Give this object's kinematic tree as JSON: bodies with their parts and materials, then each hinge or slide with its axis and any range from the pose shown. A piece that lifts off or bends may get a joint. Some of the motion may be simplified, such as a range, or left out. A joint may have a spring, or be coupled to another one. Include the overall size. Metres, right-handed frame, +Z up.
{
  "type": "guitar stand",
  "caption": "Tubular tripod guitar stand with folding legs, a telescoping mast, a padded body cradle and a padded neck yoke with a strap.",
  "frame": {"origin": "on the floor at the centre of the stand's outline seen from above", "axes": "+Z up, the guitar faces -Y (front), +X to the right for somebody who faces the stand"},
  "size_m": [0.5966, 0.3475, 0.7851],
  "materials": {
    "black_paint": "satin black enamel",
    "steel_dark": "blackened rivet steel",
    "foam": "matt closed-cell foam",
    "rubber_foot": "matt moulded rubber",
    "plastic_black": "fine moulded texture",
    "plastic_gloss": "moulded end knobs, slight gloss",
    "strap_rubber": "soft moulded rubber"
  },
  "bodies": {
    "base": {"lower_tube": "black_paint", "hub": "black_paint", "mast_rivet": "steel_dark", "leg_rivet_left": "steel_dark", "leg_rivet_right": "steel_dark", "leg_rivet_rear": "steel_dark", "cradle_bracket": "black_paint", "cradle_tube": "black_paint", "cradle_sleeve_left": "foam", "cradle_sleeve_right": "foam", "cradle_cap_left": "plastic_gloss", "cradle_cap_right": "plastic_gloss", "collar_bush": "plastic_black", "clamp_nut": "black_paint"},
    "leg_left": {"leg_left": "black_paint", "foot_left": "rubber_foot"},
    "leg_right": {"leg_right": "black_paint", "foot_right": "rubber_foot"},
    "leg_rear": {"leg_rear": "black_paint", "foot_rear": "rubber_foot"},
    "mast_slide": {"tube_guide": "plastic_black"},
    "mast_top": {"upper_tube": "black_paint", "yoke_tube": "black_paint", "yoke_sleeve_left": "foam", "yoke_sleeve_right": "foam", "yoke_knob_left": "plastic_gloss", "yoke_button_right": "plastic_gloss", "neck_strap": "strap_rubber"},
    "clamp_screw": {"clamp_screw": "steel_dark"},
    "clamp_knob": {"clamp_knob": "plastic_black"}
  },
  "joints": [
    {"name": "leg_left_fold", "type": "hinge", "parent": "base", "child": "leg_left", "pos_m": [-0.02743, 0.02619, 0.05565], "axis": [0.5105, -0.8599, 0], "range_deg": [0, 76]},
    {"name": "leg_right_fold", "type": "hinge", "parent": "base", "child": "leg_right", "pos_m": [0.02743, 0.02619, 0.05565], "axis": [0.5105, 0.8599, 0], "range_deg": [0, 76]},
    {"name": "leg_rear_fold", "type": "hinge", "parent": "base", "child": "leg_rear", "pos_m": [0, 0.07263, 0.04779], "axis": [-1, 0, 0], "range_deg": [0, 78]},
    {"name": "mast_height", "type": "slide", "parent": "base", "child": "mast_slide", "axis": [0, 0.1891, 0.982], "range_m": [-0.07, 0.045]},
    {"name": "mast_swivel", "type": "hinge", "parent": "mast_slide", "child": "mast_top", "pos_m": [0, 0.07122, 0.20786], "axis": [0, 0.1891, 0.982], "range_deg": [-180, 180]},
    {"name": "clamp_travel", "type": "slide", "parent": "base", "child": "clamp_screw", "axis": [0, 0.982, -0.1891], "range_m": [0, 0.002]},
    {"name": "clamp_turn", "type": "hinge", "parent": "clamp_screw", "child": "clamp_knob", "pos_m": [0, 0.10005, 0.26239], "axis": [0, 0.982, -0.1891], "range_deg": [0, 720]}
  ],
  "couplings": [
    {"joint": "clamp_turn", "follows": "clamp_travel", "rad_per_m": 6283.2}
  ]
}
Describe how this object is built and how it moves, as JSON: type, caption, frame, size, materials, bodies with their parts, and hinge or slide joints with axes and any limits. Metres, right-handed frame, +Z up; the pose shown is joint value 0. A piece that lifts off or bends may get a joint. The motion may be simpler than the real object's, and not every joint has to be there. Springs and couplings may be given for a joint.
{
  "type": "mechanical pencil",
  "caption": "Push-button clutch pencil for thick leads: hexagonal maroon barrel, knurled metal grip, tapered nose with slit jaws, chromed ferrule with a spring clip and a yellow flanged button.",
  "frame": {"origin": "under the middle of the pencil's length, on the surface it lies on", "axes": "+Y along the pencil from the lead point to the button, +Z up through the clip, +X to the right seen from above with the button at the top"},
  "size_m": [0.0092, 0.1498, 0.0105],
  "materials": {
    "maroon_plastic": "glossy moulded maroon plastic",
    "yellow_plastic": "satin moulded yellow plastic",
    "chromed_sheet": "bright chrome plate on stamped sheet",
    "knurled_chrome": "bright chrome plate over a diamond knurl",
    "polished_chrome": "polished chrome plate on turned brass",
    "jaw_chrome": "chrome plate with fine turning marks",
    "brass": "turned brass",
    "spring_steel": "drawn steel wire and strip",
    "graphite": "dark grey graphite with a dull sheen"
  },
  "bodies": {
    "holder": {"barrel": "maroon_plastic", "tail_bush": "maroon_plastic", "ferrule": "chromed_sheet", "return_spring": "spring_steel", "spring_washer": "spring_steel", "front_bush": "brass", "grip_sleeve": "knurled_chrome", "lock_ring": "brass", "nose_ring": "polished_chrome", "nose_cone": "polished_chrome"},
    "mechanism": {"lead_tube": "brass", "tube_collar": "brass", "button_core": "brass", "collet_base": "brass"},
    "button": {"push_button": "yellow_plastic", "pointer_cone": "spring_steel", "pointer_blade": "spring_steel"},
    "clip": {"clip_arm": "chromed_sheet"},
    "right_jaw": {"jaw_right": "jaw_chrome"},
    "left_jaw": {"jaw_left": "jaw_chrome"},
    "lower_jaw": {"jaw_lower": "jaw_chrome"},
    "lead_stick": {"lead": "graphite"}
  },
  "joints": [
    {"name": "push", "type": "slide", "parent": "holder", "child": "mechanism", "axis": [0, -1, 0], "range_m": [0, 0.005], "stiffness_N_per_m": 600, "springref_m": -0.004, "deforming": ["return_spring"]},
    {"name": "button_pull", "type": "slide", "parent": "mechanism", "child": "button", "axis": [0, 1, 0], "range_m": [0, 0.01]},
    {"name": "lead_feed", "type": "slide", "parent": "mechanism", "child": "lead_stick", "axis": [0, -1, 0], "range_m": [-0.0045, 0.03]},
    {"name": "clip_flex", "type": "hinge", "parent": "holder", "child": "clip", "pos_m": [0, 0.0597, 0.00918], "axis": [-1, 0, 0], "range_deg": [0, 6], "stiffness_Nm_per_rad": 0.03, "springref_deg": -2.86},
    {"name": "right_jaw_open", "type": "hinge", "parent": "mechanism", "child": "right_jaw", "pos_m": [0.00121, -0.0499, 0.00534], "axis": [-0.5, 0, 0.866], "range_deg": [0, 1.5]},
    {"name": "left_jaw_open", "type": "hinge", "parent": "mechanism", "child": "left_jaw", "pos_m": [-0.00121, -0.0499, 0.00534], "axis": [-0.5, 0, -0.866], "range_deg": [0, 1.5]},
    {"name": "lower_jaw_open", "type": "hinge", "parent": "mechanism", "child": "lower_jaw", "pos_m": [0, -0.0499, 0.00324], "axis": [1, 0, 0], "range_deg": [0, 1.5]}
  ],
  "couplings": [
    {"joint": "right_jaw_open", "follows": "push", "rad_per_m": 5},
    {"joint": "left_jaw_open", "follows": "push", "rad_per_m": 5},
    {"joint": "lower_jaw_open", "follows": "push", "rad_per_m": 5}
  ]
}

- - - - - - -

**Instruction:** Using the records above, copy each line that contains "frame".

**Finished exercise:**
Give this object's kinematic tree as JSON: bodies with their parts and materials, then each hinge or slide with its axis and any range from the pose shown. A piece that lifts off or bends may get a joint. Some of the motion may be simplified, such as a range, or left out. A joint may have a spring, or be coupled to another one. Include the overall size. Metres, right-handed frame, +Z up.
  "frame": {"origin": "on the floor at the centre of the stand's outline seen from above", "axes": "+Z up, the guitar faces -Y (front), +X to the right for somebody who faces the stand"},
Describe how this object is built and how it moves, as JSON: type, caption, frame, size, materials, bodies with their parts, and hinge or slide joints with axes and any limits. Metres, right-handed frame, +Z up; the pose shown is joint value 0. A piece that lifts off or bends may get a joint. The motion may be simpler than the real object's, and not every joint has to be there. Springs and couplings may be given for a joint.
  "frame": {"origin": "under the middle of the pencil's length, on the surface it lies on", "axes": "+Y along the pencil from the lead point to the button, +Z up through the clip, +X to the right seen from above with the button at the top"},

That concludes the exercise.